#### [THE EXERCISE]
Verbatim output of all the material below is required.

#### [Extracted records]
━━━━━━━━━━━━━━━━━━━━━━━━━━━━━━
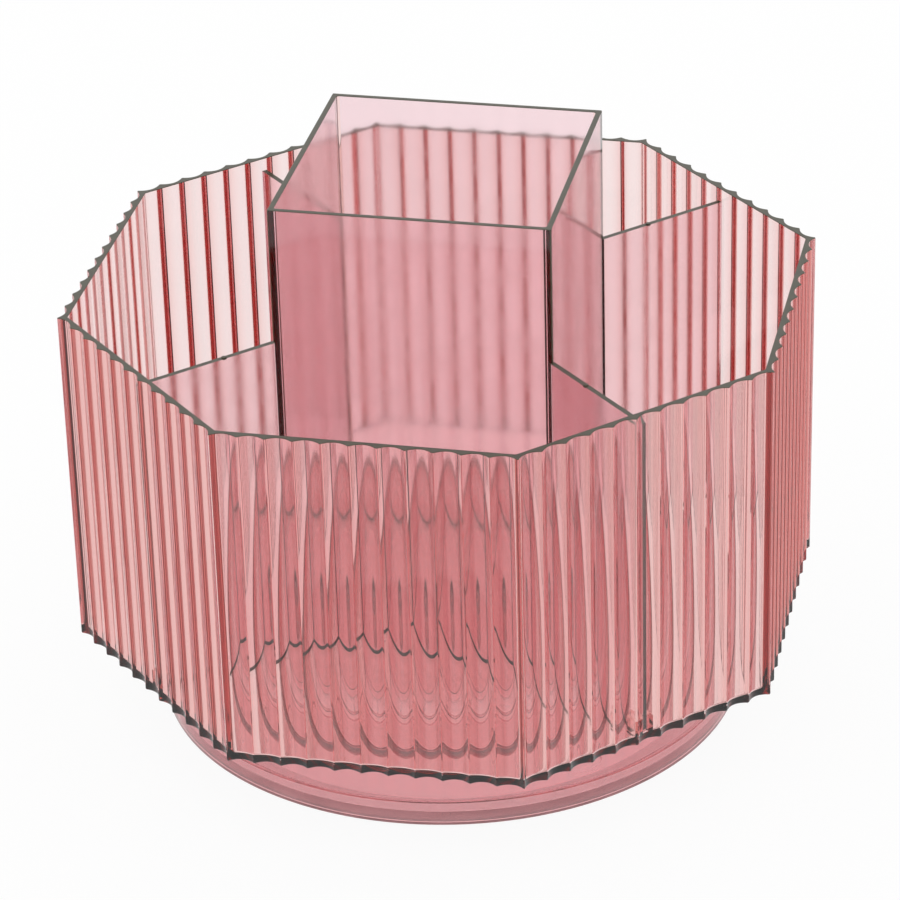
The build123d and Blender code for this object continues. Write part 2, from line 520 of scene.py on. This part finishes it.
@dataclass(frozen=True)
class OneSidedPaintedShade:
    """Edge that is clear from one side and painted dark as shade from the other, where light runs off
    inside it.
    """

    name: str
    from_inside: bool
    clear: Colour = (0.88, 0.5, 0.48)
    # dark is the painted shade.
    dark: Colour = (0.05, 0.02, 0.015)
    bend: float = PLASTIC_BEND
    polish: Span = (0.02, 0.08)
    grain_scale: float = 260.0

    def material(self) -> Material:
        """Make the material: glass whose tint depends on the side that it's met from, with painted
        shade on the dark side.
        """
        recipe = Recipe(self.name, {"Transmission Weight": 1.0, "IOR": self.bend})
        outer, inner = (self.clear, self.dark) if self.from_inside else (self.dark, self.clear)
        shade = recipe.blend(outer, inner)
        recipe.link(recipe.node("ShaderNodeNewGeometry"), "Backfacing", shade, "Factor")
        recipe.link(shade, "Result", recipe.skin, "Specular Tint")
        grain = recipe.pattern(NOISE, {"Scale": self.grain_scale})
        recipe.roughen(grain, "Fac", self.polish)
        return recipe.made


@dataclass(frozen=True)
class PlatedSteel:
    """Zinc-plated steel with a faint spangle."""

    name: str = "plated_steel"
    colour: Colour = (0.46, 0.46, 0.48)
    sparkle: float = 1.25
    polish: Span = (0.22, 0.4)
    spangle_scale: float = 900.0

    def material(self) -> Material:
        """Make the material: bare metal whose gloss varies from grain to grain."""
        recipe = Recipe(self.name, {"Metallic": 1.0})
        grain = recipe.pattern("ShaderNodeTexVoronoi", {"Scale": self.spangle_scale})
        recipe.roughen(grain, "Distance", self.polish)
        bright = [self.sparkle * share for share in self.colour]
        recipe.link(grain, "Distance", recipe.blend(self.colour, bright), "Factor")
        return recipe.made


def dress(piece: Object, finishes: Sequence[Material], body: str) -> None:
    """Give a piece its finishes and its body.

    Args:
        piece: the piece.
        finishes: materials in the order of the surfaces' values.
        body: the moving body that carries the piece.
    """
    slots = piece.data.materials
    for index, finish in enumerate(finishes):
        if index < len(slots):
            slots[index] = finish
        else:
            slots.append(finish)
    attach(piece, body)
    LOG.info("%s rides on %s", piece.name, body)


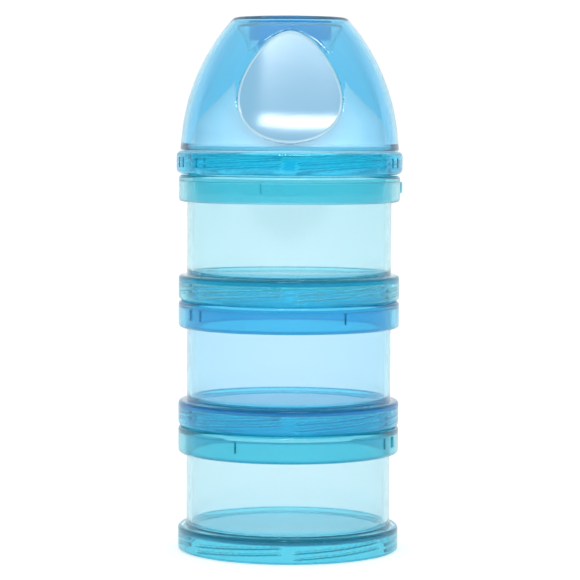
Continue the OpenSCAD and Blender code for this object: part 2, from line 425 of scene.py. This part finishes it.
━━━━━━━━━━━━━━━━━━━━━━━━━━━━━━
#### [EXERCISE ANSWER]
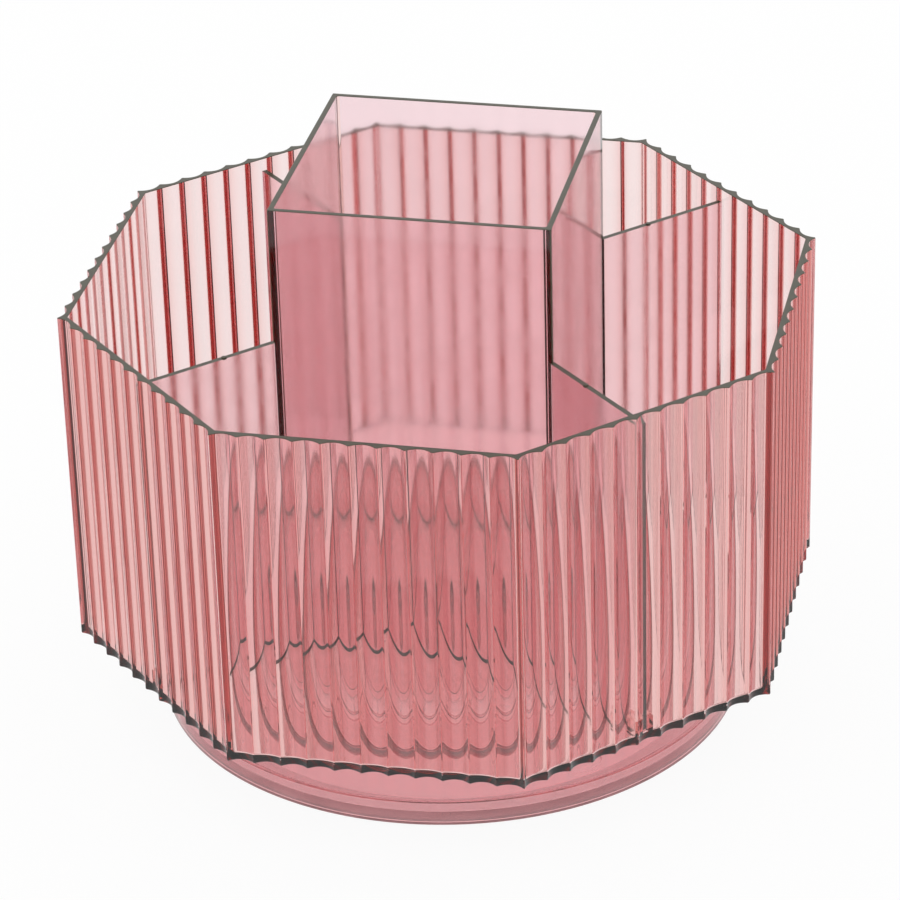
The build123d and Blender code for this object continues. Write part 2, from line 520 of scene.py on. This part finishes it.
@dataclass(frozen=True)
class OneSidedPaintedShade:
    """Edge that is clear from one side and painted dark as shade from the other, where light runs off
    inside it.
    """

    name: str
    from_inside: bool
    clear: Colour = (0.88, 0.5, 0.48)
    # dark is the painted shade.
    dark: Colour = (0.05, 0.02, 0.015)
    bend: float = PLASTIC_BEND
    polish: Span = (0.02, 0.08)
    grain_scale: float = 260.0

    def material(self) -> Material:
        """Make the material: glass whose tint depends on the side that it's met from, with painted
        shade on the dark side.
        """
        recipe = Recipe(self.name, {"Transmission Weight": 1.0, "IOR": self.bend})
        outer, inner = (self.clear, self.dark) if self.from_inside else (self.dark, self.clear)
        shade = recipe.blend(outer, inner)
        recipe.link(recipe.node("ShaderNodeNewGeometry"), "Backfacing", shade, "Factor")
        recipe.link(shade, "Result", recipe.skin, "Specular Tint")
        grain = recipe.pattern(NOISE, {"Scale": self.grain_scale})
        recipe.roughen(grain, "Fac", self.polish)
        return recipe.made


@dataclass(frozen=True)
class PlatedSteel:
    """Zinc-plated steel with a faint spangle."""

    name: str = "plated_steel"
    colour: Colour = (0.46, 0.46, 0.48)
    sparkle: float = 1.25
    polish: Span = (0.22, 0.4)
    spangle_scale: float = 900.0

    def material(self) -> Material:
        """Make the material: bare metal whose gloss varies from grain to grain."""
        recipe = Recipe(self.name, {"Metallic": 1.0})
        grain = recipe.pattern("ShaderNodeTexVoronoi", {"Scale": self.spangle_scale})
        recipe.roughen(grain, "Distance", self.polish)
        bright = [self.sparkle * share for share in self.colour]
        recipe.link(grain, "Distance", recipe.blend(self.colour, bright), "Factor")
        return recipe.made


def dress(piece: Object, finishes: Sequence[Material], body: str) -> None:
    """Give a piece its finishes and its body.

    Args:
        piece: the piece.
        finishes: materials in the order of the surfaces' values.
        body: the moving body that carries the piece.
    """
    slots = piece.data.materials
    for index, finish in enumerate(finishes):
        if index < len(slots):
            slots[index] = finish
        else:
            slots.append(finish)
    attach(piece, body)
    LOG.info("%s rides on %s", piece.name, body)


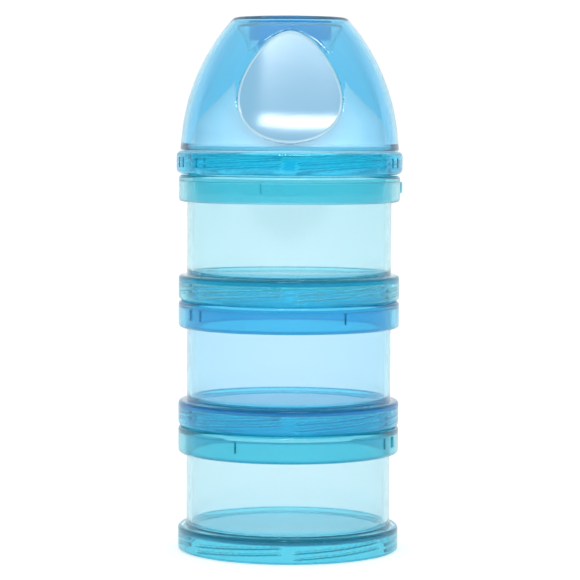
Continue the OpenSCAD and Blender code for this object: part 2, from line 425 of scene.py. This part finishes it.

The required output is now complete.